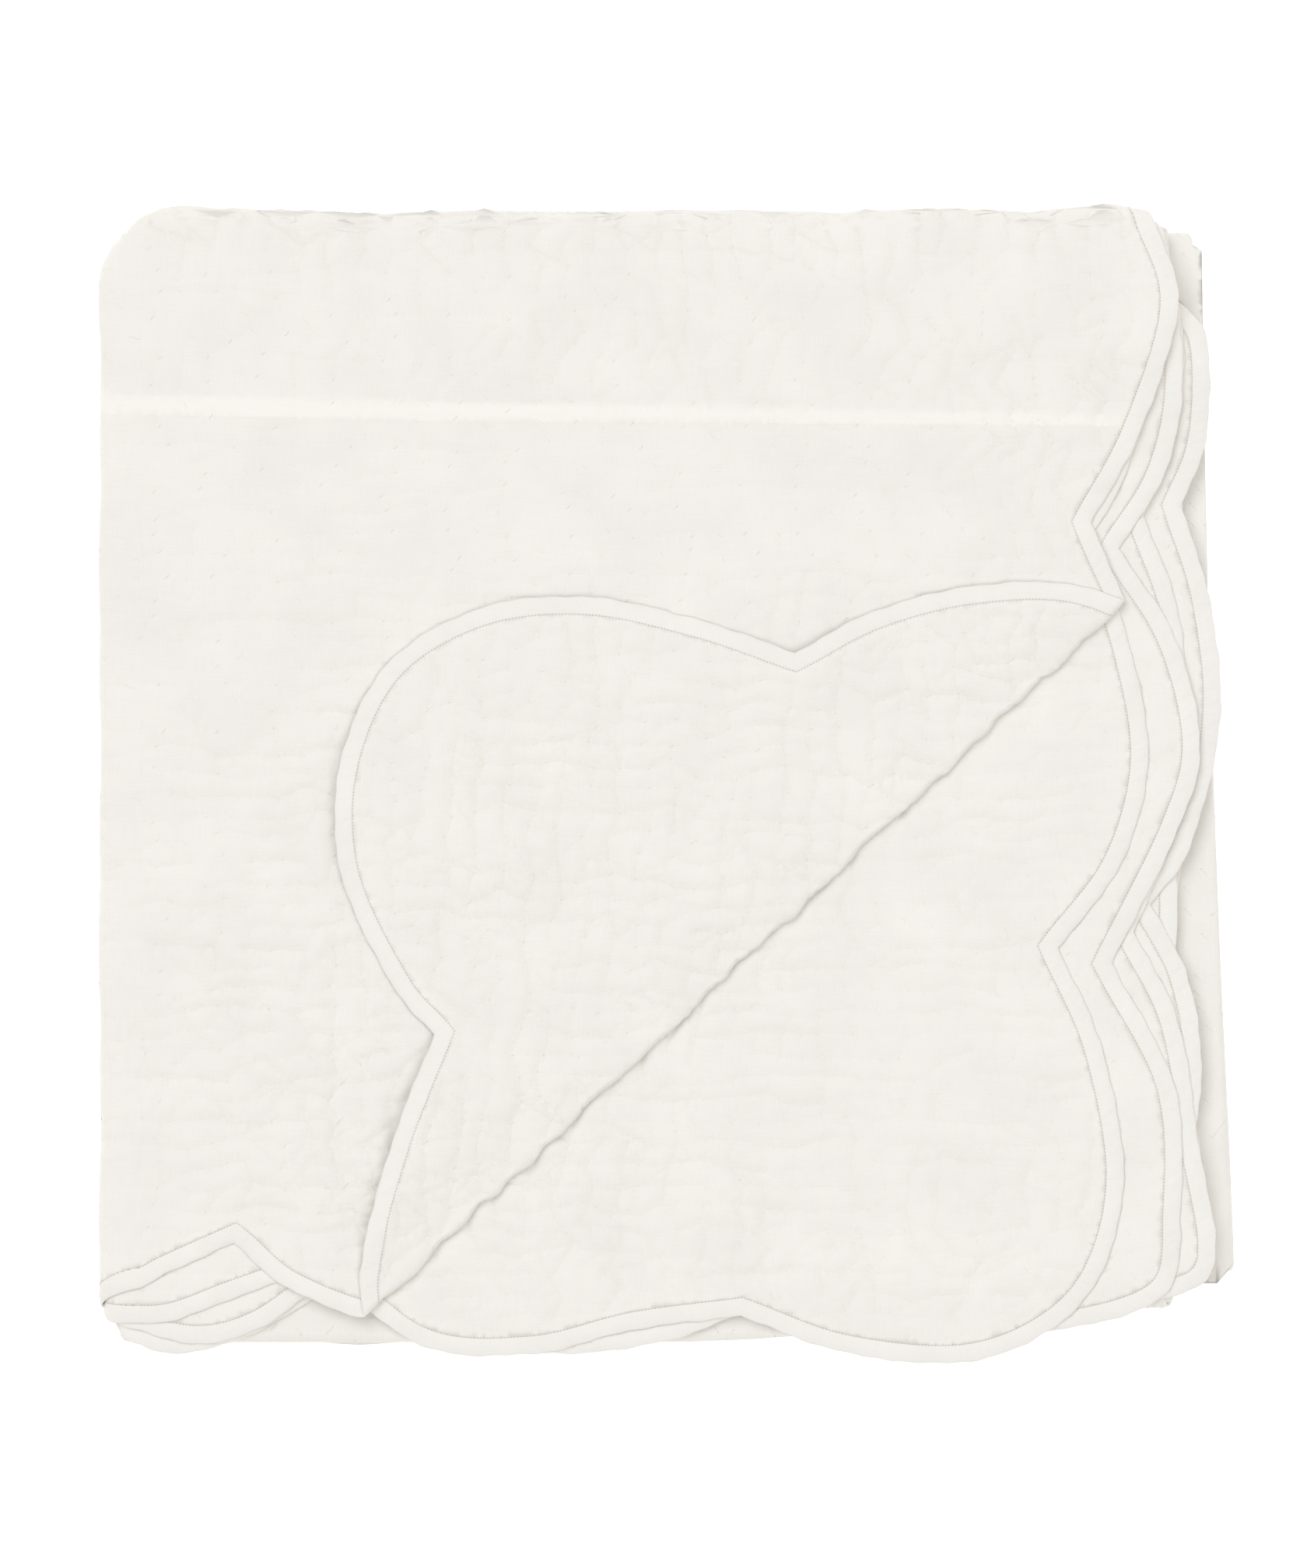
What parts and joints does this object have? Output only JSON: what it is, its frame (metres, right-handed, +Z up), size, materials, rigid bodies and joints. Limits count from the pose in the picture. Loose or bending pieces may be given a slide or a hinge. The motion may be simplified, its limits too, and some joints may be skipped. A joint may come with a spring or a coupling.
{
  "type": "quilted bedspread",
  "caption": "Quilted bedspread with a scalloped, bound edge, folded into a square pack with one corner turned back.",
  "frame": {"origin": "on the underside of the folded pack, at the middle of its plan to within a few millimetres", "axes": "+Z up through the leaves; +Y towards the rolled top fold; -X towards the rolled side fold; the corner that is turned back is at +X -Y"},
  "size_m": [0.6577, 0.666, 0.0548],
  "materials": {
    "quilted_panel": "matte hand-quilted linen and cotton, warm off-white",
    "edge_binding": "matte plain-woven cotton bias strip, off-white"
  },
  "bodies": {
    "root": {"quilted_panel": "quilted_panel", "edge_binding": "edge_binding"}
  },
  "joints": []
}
---+---
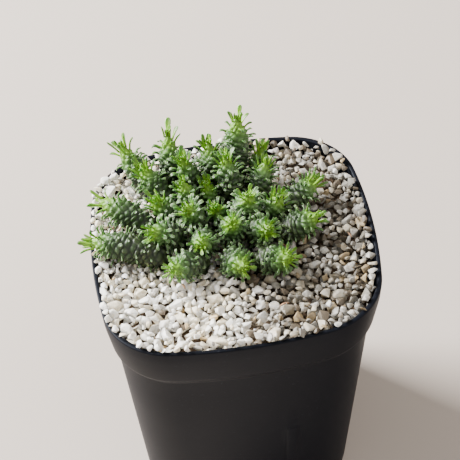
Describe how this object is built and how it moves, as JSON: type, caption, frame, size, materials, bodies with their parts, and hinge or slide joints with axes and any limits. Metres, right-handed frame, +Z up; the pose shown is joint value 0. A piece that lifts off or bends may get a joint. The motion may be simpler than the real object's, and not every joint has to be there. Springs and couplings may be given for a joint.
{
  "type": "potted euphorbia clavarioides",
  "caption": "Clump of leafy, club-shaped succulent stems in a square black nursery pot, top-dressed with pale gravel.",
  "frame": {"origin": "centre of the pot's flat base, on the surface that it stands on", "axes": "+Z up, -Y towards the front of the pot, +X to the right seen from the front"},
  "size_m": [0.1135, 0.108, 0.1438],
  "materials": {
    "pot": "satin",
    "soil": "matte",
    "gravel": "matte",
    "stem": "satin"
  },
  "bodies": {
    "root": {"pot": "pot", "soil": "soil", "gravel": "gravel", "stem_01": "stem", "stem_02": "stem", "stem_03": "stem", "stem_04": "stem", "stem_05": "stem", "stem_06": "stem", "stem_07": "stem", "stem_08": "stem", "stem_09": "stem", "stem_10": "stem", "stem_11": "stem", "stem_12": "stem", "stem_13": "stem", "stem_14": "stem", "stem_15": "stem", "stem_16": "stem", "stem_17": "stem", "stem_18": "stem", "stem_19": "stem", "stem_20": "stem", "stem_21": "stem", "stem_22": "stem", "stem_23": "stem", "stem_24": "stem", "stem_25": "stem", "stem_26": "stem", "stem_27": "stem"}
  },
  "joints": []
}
---+---
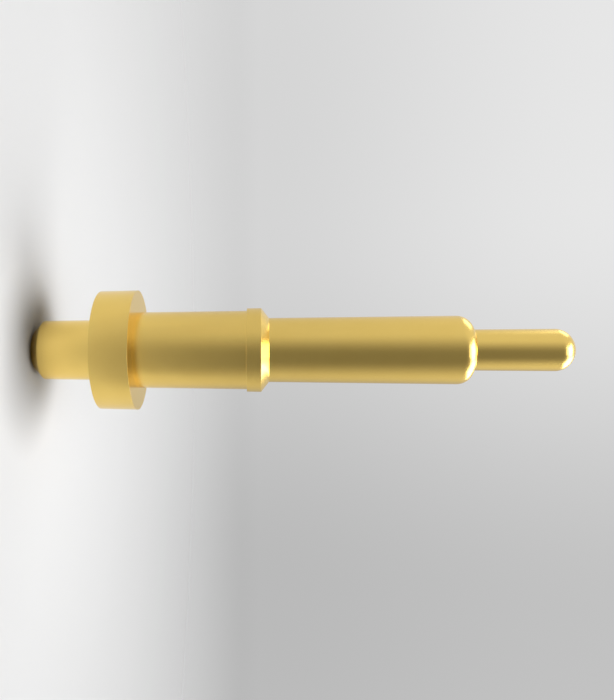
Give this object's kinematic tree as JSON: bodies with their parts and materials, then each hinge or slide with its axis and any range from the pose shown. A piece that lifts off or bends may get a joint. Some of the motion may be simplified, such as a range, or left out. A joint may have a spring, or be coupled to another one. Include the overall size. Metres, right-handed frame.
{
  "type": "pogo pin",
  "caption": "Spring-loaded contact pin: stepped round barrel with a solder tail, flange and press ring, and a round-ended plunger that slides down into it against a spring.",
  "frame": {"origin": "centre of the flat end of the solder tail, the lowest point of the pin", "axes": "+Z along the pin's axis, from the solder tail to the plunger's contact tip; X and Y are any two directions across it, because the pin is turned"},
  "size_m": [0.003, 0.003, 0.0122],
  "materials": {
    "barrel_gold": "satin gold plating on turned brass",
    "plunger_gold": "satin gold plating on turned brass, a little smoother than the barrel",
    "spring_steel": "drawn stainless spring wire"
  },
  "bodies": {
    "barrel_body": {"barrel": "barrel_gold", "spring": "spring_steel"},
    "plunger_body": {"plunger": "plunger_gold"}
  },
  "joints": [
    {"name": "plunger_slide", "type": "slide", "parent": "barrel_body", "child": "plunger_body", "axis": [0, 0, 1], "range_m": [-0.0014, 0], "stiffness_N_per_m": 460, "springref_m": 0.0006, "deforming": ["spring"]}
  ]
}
---+---
*WHAT YOU HAVE TO DO*. Above is a listing; report how many of its lines include the word "hinge", giving the number only.

*RESULT OF THE TASK*. 3